I've been testing this myself and my suspicion thus far is that the weight offset calculation is acting very bizarrely on torpedo boats.

Torpedo single tubes weigh 16 ton, while the 2" gun weighs 2.2 or so, with some adjustments to barrel and bore.  Smoke stacks and other items also affect the weight balance in very weird ways.  I'd say the weight : affect ratio is almost reversed, and that very small changes make fore/aft swing wildly back and forth.

So I have a 275 ton displacement hull.  I place a single 2" in the foreward overlook.  The main tower comes next, as close to the fore gun as can be.  I'm showing 100% foreward displacement.  After that I place two small funnels, getting a hiliarious <50% efficiency doing 29 knts.  I place, as fully aft as possible, 2 side by side single tube launchers.  The balance still shows 100 % foreward.  Now I place, in the small space between stacks and tubes, a single 2" gun, which is aft of the center by length.  The weight is now 100% aft.

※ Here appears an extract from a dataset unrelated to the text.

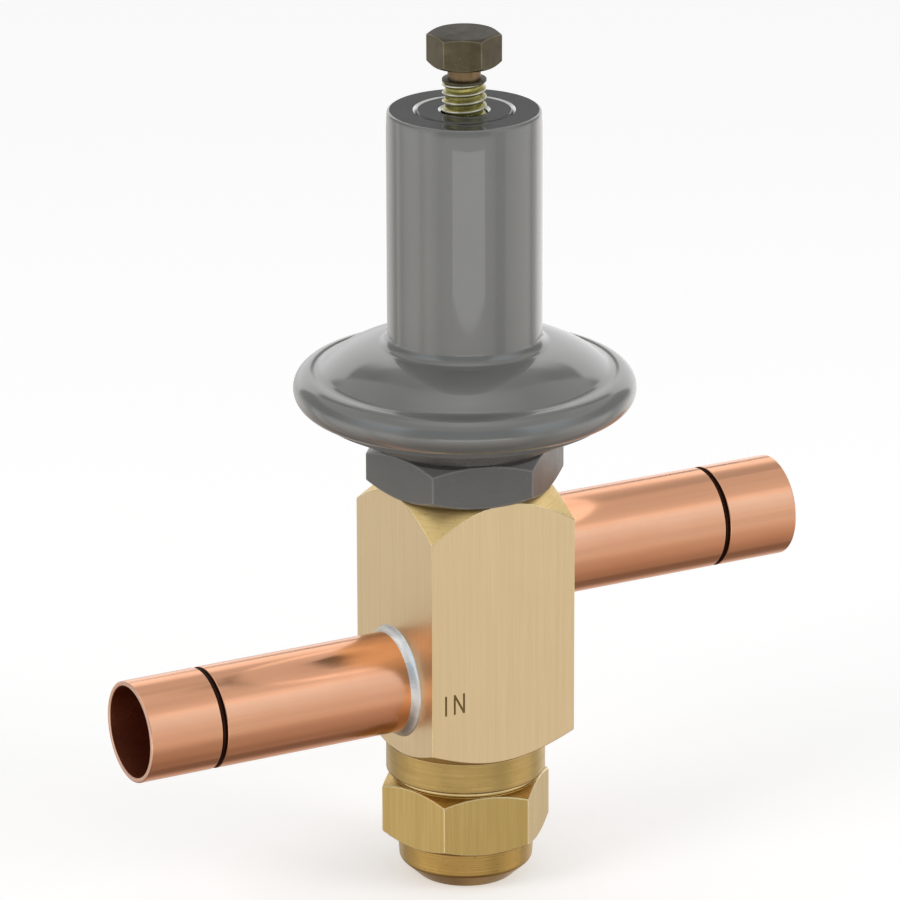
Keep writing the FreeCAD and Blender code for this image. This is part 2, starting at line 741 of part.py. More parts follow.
fill_sheets()
finished("bottom_plug", bottom_plug())
finished("plug_gasket", ring("plug_gasket", "chamber_radius", "plug_gasket_radius",
                             "plug_shoulder", "neck_base"))
finished("valve_body", valve_body())
solder_tube("inlet", "inlet_reach", "inlet_axis", 180)
solder_tube("outlet", "outlet_reach", "outlet_axis", 0)
finished("seat_ring", seat_ring())
finished("valve_piston", valve_piston())
finished("disc_seal", ring("disc_seal", "stud_radius", "seal_radius", "seal_base", "seal_top"))
finished("seal_retainer", ring("seal_retainer", "stud_radius", "retainer_radius",
                               "seal_top", "seal_top + retainer_thickness"))
finished("return_spring", coil_spring("return_spring", "return_coil_radius", "return_wire_radius",
                                      "return_spring_turns", "spigot_top", "piston_head_base"))
finished("push_rod", push_rod())
finished("rod_guide_bush", rod_guide_bush())
finished("adapter_gasket", ring("adapter_gasket", "adapter_gasket_bore", "adapter_spigot_radius",
                                "adapter_shelf", "spigot_base"))
finished("hex_adapter", hex_adapter())
finished("lower_casing", lower_casing())
finished("thrust_pad", thrust_pad())
finished("diaphragm", diaphragm())
finished("buffer_plate", buffer_plate())
finished("range_spring", coil_spring("range_spring", "range_coil_radius", "range_wire_radius",
                                     "range_spring_turns", "buffer_top", "spring_top"))
finished("upper_spring_seat", upper_spring_seat())
finished("spring_housing", spring_housing())
finished("threaded_bush", threaded_bush())
finished("adjusting_screw", adjusting_screw())
doc.recompute()

# Every object has to be sound before anything is written.
for item in doc.Objects:
    if "Invalid" in item.State or "Error" in item.State:
        raise RuntimeError(f"{item.Label} failed: {item.State}")
for node, piece in PARTS.items():
    shape = piece.Shape
    if shape.isNull() or not shape.isValid() or not shape.Solids:
        raise RuntimeError(f"{node} has no sound solid")

os.makedirs("parts", exist_ok=True)
for node, piece in PARTS.items():
    piece.Shape.exportStep(f"parts/{node}.step")
    box = piece.Shape.BoundBox
    print(f"{node}: {len(piece.Shape.Solids)} solid, volume {piece.Shape.Volume:.1f}, "
          f"z {box.ZMin:.2f} to {box.ZMax:.2f}")
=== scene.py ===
# Dressed model of a crankcase pressure regulator valve: brass body, two copper solder tubes,
# a grey enamelled diaphragm head and an adjusting screw. Outlines are drawn in millimetres.

import math

import bmesh
import bpy
from mathutils import Matrix, Vector, noise


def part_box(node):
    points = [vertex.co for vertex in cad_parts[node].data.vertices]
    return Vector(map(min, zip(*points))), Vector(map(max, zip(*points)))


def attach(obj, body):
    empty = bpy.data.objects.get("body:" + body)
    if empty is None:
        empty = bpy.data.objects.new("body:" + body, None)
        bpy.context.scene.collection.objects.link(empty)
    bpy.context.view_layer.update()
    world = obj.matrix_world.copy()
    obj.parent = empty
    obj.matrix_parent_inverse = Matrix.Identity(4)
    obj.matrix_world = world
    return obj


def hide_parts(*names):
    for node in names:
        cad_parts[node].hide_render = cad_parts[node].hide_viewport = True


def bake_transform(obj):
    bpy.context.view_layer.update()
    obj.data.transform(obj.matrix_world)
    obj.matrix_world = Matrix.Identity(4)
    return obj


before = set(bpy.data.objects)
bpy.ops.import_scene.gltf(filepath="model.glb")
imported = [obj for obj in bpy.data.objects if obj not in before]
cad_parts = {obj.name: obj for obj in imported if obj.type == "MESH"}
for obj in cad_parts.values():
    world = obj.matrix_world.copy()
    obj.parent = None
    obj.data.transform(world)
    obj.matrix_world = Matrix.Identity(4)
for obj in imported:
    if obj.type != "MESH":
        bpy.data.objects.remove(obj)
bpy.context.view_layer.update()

MM = 0.001
MERGE = 0.0005
STEPS = 144
DOME_STEPS = 192
WHITE = (1.0, 1.0, 1.0)

# Hexagons and the square bar: width across flats and the angle of one corner.
PLUG_FLATS = 26.4
PLUG_TURN = 47.6
ADAPTER_FLATS = 30.3
ADAPTER_TURN = 43.4
HEAD_FLATS = 11.2
HEAD_TURN = 29.0
BAR_WIDTH = 28.0
BAR_TURN = 45.0
STOCK_MARGIN = 0.4
EDGE_BREAK = 0.14
CHAMFER = math.tan(math.radians(30))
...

If I REALLY fuss around with where things are placed, and remove the foreward gun in that raised position on the bows, I can eventually find a balance that isn't disastrous, but getting even close to fore/aft balance is maddening.  The fact that a single 2.2 ton gun has more effect than 4 16 ton is perfect evidence that weight distribution is bugged on torpedo boats.  At least the basic, starting one.

I have not tested the later torpedo boats, but today I built a 'destroyer I', as Germany, 1910 campaign start, and was easily able to make a balanced ship with multiple guns, 2x3tube launchers, speed, and armored for a DD.  Enough speed to be a real threat on the dash.

1.06 beta needs a lot of tweaking after the gun customization upgrade, but it's very promising, and looks like it's just a matter of getting maths working correctly in this instance.